Water! Water! You yes you water only 20 kuai fresh from mountain spring pocket come buy now!

Translation: No Money.

Speaking of money, that brings us to our topic for today, which is food. Food in Beijing is surprisingly cheap — prices start from about RMB4-12 million per dish at eating establishments whose clientele does not primarily consist of cockroaches the size of Kelly Clarkson.

Ha ha! Just joshing with you! The food here is perfectly safe for consumption, if you don’t eat it.

Beijing cuisine is very unique, in which it has a McDonalds approximately every 3 cubits, unlike major western cities, which average 5 per pica.

Gourmet Beijing food.

But for the less culinarily adventurous, your food choices here are pretty much limited to say, every damn thing from delicious pork dumplings to braised little turtles. I can’t possibly begin to describe them all here, but hopefully these pictures will convey enough to show you my amazingly crap photography skills:

Little Dragon dumplings

And you thought I was making this up.

So

Damn

Tasty

Can’t

Feel

Tongue

Too

Much

M

S

G…

As you may have noticed, food in Beijing mostly comes in three sizes: Large, Extra Large, and Large Enough to End World Hunger.

Candied fruit kebabs.

On the snack food front, these perfectly normal homocidal maniacs hawking candy-coated fruit on sticks will literally stick it to you until you buy something or bleed to death from that puncture wound on your neck, whichever comes first. So approach with extreme caution, or preferably, a machete.

Scorpions on a Stick: Still alive.

Finally, if your motto is “Live to eat”, you should definitely try out this scorpion delicacy — it stings in your mouth initially, but after that, it’s out of this world. At least that’s what my friends tell me, with their dying breaths. That probably means they don’t get to try the preserved pig entrails.

This entry was posted on Thursday, September 28th, 2006 at 12:52 am and is filed under Kurt in Beijing. You can follow any responses to this entry through the RSS 2.0 feed. Responses are currently closed, but you can trackback from your own site.

8 Responses to “Beijing’s Full of It”

  1. ronlim Says:

    I want that No Money shirt

  2. IX Says:

    Just admit it. Your mouth is not big enough to eat the burger :D

  3. ront Says:

    the “dragon” in your translation of xiao long bao does not mean dragon…it means basket or cage or simply the thing that was used to serve that food.

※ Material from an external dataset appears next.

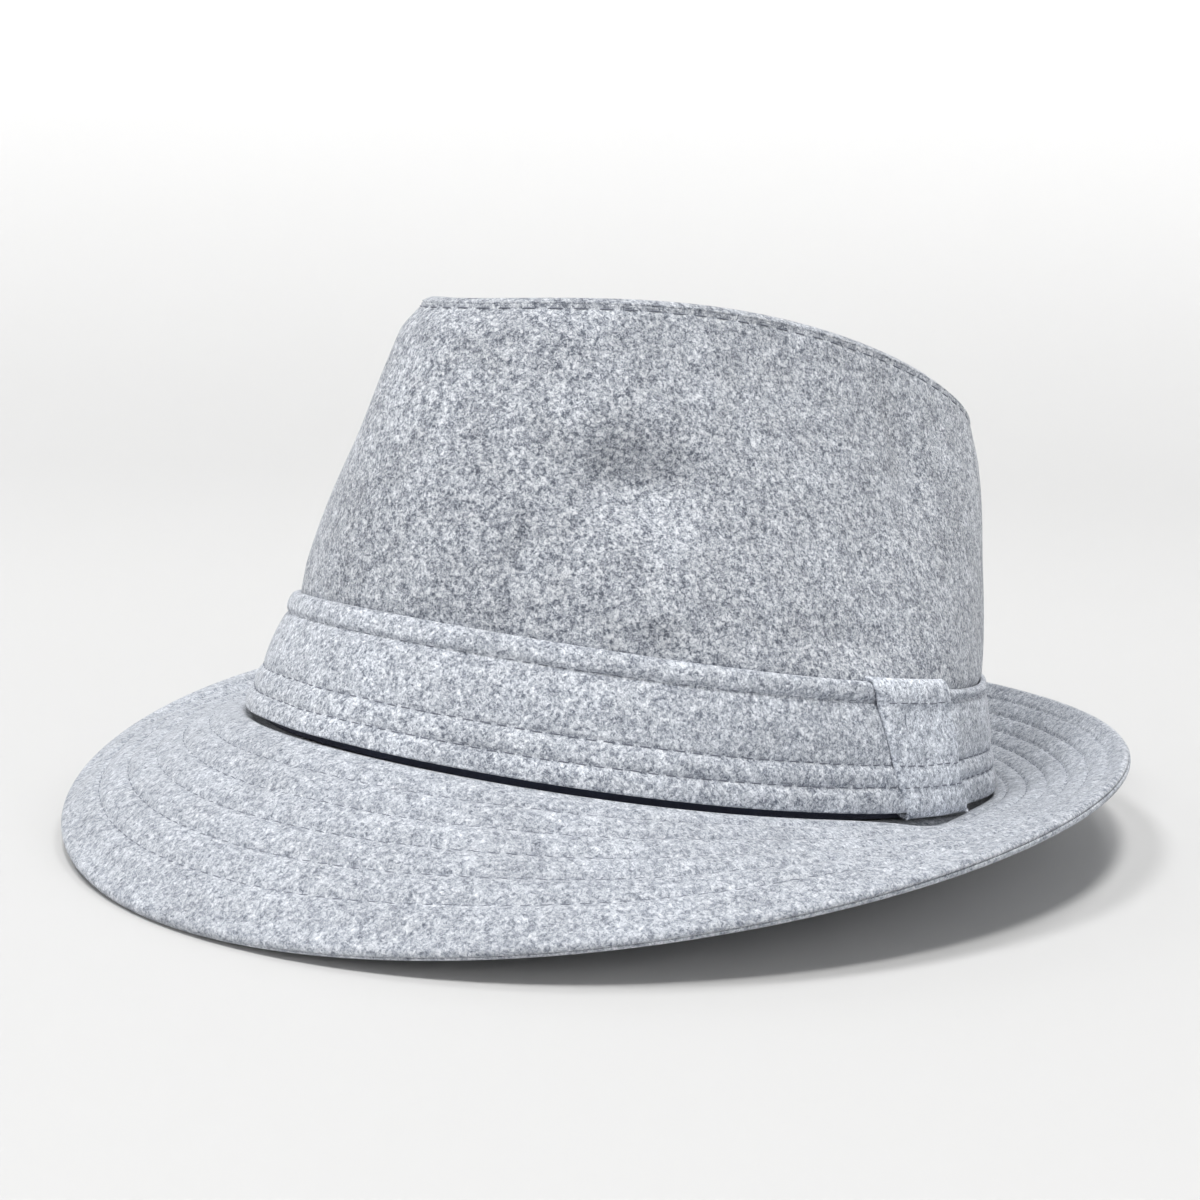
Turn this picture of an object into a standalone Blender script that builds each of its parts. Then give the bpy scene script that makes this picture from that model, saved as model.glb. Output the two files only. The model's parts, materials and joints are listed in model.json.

    there’s a nice restaurant behind one of the alley near the silk alley which serves quite good xiao long bao…then agian of course the best is still in Shanghai or more accurately the outskirt town of shanghai called Nan Xiang.

  4. ront Says:

    by the way…..did you try the scorpions?? it taste like shrimp’s shells…..there’s nothing much to eat. frankly speaking I find beijing food to be oily…as in everything seems to be swimming in oil/lard.

  5. HJK Says:

    I would like to try the scorpions…I tried grasshoppers during my trip to bangkok pretty tasty…and maggets but I don’t like the after taste…haha…but I dare not try cockroaches
    Ya back to ront’s question…did you try the scorpions???

  6. Nay Says:

    Those dishes look rather yum. Living in Australia, I haven’t found any place that sells food looking like that for under $50. It’s ironic because you could walk into any food court in Malaysia/Singapore and get away with the same dish for S$7 or something – AND still have the option to eat western food if one wishes.

    Life isn’t fair… =/

    -Nay

  7. Kurt Says:

    ron: the same thought crossed my mind, because it’s a true representation of my current reality, but ironically, i can’t afford it. haha. ha.

    ix: i worry for you, sometimes. :)

    ront: LITTLE BASKET?? that dish just sounds so wimpy now. dragon was WAY better. :D thanks for filling me in on the taste of scorpion, it almost makes me want to actually come within 20 feet of it. and yes, food here is OILY.

    hjk: babolat, gave you my no here and you never called. if you did, i might have actually taken you to eat the said scorpion and possibly die. now you’ll just have to eat my fist when i get back. :D

    nay: duuuude, you have BACON DELUXES over there! stop complaining. mmm… ba-con. :P

  8. Lin Says:

    Someone sent me the link to your blog. It’s fantastic .. loved the quip on Digital Mall .. very amusing .. ! By the way, great pictures too .. which camera do you use?